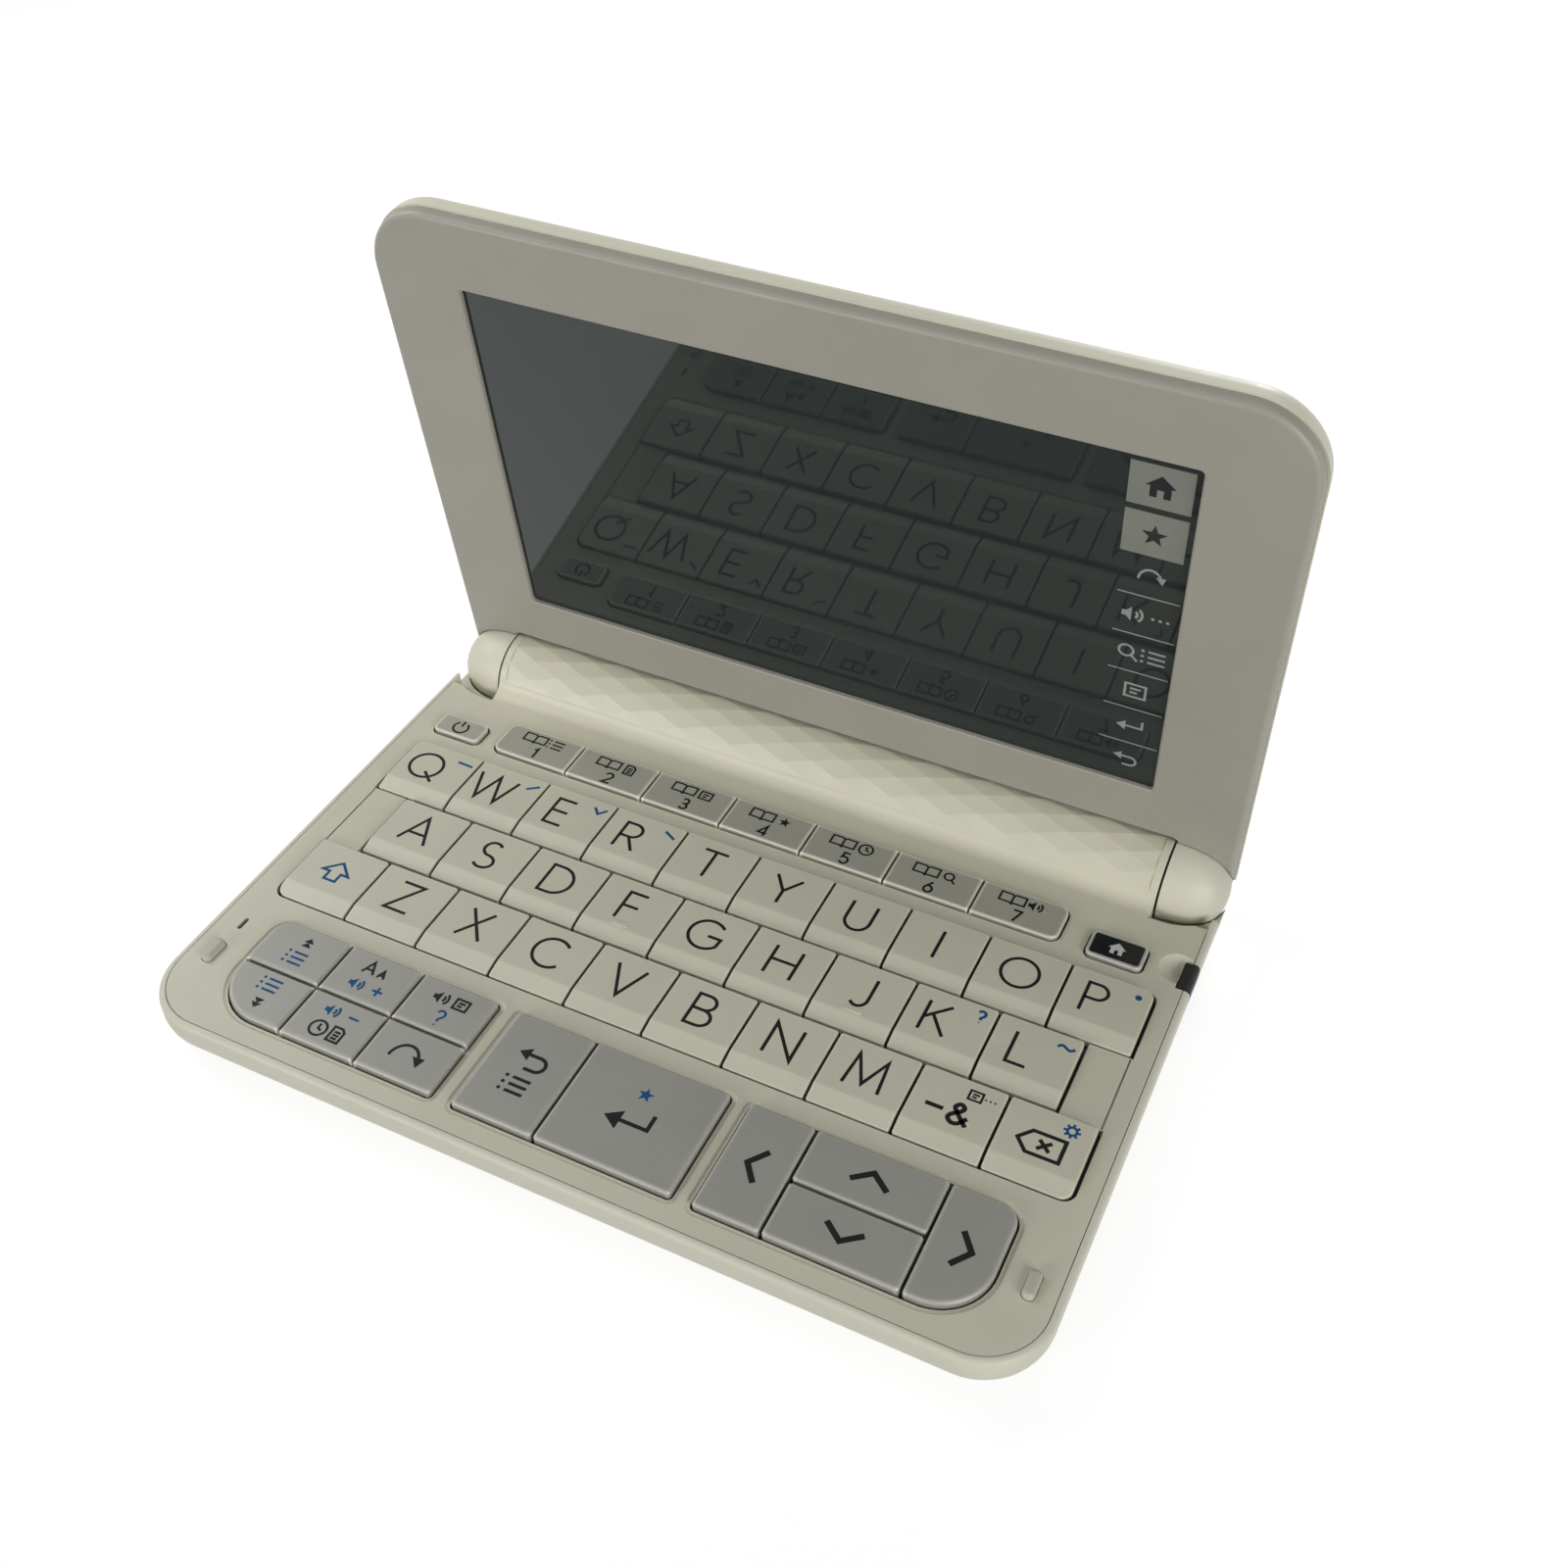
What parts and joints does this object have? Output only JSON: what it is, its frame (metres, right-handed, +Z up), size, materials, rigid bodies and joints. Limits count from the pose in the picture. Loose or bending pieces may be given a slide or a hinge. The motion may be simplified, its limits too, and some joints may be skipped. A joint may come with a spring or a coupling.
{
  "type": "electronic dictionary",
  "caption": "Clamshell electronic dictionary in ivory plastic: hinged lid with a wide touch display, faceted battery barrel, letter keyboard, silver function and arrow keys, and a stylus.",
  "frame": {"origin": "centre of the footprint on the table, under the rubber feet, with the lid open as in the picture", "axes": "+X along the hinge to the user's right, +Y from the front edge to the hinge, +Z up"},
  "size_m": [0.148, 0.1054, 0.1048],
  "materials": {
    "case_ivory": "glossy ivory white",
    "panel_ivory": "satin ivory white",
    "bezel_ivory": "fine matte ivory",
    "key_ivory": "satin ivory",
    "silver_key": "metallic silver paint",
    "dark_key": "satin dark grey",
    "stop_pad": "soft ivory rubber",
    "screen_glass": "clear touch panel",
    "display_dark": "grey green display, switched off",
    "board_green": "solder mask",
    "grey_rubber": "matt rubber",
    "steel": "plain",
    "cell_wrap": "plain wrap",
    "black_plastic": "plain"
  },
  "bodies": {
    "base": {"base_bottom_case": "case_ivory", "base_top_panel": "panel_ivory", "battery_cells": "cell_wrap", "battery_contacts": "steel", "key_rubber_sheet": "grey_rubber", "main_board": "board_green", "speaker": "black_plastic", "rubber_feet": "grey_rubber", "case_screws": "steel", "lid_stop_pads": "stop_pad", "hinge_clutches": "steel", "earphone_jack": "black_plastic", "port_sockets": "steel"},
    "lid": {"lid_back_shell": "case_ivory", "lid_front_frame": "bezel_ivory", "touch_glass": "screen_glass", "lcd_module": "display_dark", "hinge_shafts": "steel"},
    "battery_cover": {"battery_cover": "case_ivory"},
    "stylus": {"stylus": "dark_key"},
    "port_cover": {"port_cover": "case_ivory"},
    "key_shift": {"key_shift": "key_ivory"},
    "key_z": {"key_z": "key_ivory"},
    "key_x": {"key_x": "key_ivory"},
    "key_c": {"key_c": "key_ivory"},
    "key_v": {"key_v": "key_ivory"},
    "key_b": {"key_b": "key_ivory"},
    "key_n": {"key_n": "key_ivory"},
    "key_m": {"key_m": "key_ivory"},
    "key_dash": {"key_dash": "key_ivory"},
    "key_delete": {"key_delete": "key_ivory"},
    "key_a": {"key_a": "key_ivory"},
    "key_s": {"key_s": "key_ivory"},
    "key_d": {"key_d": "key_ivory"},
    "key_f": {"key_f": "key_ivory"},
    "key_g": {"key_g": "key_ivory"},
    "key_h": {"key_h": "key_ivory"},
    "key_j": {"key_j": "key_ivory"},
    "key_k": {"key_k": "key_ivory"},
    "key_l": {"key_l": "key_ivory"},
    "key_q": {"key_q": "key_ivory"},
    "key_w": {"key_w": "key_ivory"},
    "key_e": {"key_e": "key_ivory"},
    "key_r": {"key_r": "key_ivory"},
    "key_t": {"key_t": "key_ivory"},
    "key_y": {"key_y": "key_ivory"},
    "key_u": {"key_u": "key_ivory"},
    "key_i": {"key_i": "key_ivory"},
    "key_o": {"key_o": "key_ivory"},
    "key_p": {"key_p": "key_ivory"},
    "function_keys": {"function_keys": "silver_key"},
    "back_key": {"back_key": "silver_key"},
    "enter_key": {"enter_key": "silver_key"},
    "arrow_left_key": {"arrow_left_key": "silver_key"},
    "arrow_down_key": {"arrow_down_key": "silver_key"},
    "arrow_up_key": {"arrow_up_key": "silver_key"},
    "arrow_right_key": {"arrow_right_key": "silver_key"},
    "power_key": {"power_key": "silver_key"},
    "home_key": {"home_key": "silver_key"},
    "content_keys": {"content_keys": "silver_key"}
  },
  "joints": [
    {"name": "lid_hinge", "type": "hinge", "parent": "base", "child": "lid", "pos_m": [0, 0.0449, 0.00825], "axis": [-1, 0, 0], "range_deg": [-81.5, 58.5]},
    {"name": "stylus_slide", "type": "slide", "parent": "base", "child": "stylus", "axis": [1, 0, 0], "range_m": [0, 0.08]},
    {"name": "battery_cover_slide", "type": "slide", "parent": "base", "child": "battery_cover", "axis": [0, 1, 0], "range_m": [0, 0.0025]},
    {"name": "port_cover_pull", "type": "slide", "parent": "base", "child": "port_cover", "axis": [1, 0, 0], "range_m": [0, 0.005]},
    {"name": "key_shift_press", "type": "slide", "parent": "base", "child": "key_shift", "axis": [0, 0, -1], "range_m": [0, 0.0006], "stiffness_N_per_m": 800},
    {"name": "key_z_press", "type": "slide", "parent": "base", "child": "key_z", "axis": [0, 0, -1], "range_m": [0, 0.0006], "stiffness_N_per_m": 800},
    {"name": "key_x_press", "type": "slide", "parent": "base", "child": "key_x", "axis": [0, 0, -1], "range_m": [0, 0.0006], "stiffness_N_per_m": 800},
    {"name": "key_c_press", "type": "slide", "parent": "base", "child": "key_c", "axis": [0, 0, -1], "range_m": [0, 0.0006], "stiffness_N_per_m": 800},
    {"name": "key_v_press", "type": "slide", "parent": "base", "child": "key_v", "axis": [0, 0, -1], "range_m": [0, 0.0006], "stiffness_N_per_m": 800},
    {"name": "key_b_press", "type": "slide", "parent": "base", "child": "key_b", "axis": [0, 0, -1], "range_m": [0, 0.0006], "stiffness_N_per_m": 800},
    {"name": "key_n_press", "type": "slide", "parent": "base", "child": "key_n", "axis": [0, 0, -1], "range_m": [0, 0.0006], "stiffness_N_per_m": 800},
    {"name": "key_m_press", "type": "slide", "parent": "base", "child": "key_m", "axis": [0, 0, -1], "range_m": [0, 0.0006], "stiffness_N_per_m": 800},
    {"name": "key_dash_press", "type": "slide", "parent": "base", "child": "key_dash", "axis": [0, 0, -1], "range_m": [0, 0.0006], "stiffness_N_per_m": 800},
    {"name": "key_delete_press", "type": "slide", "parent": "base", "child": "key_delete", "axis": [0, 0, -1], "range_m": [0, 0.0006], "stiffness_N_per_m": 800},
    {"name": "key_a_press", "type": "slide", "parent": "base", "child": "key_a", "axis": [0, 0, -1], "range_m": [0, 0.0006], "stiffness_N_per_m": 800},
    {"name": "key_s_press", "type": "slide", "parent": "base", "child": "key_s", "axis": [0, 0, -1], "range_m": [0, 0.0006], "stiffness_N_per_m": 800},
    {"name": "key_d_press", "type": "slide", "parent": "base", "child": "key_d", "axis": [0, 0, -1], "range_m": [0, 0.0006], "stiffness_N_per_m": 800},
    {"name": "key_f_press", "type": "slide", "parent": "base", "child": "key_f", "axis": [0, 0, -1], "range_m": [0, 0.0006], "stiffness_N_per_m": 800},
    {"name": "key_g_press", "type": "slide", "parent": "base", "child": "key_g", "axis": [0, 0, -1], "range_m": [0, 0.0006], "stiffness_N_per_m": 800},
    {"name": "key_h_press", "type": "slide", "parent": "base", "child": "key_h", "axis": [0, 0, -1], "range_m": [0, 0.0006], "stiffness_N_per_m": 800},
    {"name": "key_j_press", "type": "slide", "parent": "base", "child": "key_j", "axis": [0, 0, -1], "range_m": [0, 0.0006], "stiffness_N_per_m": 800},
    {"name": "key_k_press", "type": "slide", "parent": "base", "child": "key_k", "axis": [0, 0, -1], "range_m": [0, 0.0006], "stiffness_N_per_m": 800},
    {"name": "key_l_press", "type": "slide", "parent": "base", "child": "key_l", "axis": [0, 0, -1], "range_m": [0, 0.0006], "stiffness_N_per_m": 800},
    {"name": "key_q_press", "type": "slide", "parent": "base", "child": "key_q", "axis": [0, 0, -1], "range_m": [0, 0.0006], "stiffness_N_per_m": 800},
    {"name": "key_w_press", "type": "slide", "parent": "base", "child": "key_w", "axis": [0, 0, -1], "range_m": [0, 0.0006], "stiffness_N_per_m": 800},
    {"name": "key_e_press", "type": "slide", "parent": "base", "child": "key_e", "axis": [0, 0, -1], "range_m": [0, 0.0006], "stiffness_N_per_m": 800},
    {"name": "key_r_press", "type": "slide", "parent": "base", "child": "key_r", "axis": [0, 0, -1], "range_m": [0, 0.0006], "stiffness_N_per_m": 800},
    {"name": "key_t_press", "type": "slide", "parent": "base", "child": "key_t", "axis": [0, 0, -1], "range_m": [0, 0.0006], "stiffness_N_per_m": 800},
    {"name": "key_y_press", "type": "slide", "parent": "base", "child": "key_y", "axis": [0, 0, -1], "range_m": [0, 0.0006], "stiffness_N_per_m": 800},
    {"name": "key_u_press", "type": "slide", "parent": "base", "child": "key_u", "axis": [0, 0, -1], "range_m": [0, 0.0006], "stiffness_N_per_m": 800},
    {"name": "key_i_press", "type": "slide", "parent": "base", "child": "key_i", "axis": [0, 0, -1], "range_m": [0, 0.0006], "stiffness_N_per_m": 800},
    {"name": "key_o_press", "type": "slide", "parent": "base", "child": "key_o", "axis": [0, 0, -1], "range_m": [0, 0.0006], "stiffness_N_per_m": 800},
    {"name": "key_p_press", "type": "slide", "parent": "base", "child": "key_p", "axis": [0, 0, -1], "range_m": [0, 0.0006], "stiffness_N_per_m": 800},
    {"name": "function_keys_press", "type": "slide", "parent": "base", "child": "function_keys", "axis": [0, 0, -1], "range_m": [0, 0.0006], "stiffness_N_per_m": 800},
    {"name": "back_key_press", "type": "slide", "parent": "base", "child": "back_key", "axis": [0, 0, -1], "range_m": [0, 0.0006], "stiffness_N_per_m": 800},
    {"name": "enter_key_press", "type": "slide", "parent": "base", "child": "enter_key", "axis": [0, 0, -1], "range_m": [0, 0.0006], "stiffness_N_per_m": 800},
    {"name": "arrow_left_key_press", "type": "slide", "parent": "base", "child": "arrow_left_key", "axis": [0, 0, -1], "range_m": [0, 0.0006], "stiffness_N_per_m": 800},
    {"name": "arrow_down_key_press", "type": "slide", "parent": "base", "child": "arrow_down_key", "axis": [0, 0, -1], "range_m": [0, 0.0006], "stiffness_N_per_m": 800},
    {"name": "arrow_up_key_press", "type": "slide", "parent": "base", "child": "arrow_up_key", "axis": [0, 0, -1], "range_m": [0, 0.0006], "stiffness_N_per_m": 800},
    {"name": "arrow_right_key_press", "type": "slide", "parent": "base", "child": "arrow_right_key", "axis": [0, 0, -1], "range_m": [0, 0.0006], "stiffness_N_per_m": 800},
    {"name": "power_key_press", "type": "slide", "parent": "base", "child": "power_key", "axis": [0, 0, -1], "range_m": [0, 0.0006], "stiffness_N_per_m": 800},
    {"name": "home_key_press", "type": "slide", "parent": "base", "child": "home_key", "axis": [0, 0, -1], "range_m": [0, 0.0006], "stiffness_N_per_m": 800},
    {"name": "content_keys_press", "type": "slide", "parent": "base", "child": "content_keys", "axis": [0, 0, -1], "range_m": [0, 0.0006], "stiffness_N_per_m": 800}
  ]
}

» The request
Locate all lines in the listing above with the word "joints" and copy them.

» Exercise output
What parts and joints does this object have? Output only JSON: what it is, its frame (metres, right-handed, +Z up), size, materials, rigid bodies and joints. Limits count from the pose in the picture. Loose or bending pieces may be given a slide or a hinge. The motion may be simplified, its limits too, and some joints may be skipped. A joint may come with a spring or a coupling.
  "joints": [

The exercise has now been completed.